Months of tedious research into how best to realise this game are… - On this day in 2017
Jun. 15th, 2005
Months of tedious research into how best to realise this game are finally starting to pay off. Taking the decision to baseline on Java with JDK 1.5 seems to have helped as it narrows the range of applicable technologies considerably and I’m finally able to look at code.
There’s a dearth of good Java game engines, at least compared to those available in the C/C++, which is hardly surprising when you consider the traditional poor performance of the JVM. However the Hotspot technology employed in recent versions of the runtime has made a big difference and Java is now within 30% or so of the runtime performance of C++ for many real world problems. Add to that the excellent Java OpenGL and OpenAL bindings and writing a high-performance game engine for modern hardware with native acceleration shouldn’t be a problem.

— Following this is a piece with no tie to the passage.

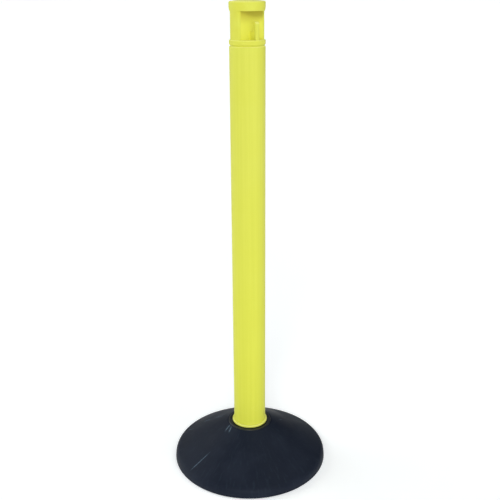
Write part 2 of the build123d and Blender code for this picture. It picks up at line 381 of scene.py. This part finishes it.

A couple of interesting C/C++ 3D graphics engines have caught my eye as open to a Java port: Cube takes an interesting approach to engine design, and Sauerbraten extends it further. Both engines are fast under C++ and looking at the code I think there’s potential for using the same basic approach under Java with the aid of JOGL.
Graphics alone aren’t enough for 3D though, you also need a good physics engine. Whilst building one of these from scratch is superficially appealing (that could just be my having a physics degree I suppose) there are already a couple of pretty good freely-available options: Tokamak is one option for collision detection and rigid body dynamics which could be ported to Java, alternately there’s the Newton Physics Engine but due to being a closed-source library that would require use of a JNI wrapper which is something I’d prefer to avoid if possible.
The JVM is also a good host environment for a number of scripting languages, including perennial favourites like Python and Ruby. There are also some excellent implementations of Prolog and Production Systems so implementing both heuristic and predicate logic for game entities should be a lot simpler than might be the case with a C++ environment. I always intended to adopt a language-neutral approach to scripting support regardless of how the system would eventually be implemented so this is a very positive set of features.
One of the things I find surprising about current game design is the way that data is handled - storing it all in zip files seems a pretty clunky approach in an era of efficient relational database management. I’ve found a couple of interesting Pure Java database engines that have me very excited about the possibilities. One is Hibernate, a full-blown Object/Relational DBMS with SQL query caching and various optimisations that promise excellent performance. Another interesting system (though not one I intend to use) is MaVerick, a MultiValue DBMS with Linear Hashing and several third-party drivers.
I suppose networking is a must for modern games, whether for Death Match modes, or for some level of MORPG experience. Java does a pretty good job of providing networking out of the box, and there are some distributed agent ideas lying around in my old-projects files that would add a nice higher-level abstraction to the process. I’m also interested in the various Java P2P projects but will leave an investigation of them until later in the year - networking support can wait until the graphic side of the game engine is up and running.
Well that’s the technology glossed over, where next? Let me introduce you to The Identity Engine, a game engine designed specifically for 3D interactive fiction. I chose the name because a key gameplay ingredient needed for silicon_beach is the association of multiple (possibly unlimited) identities with a given game character, and that computer-controlled characters responses are dependent upon the identity of the character they’re interacting with. It is possible that the name will change in the future, but every project needs a name if it’s going to get anywhere.
Because development of the game engine is separate from the development of silicon_beach I’ve set up a separate wiki to discuss its requirements and document progress. A website will follow when I’m certain that the project is off to a solid start.
It’s my hope in the longer term to turn the ideas behind The Identity Engine into a marketable product, probably adopting a similar dual licensing model to other commercially successful open source projects.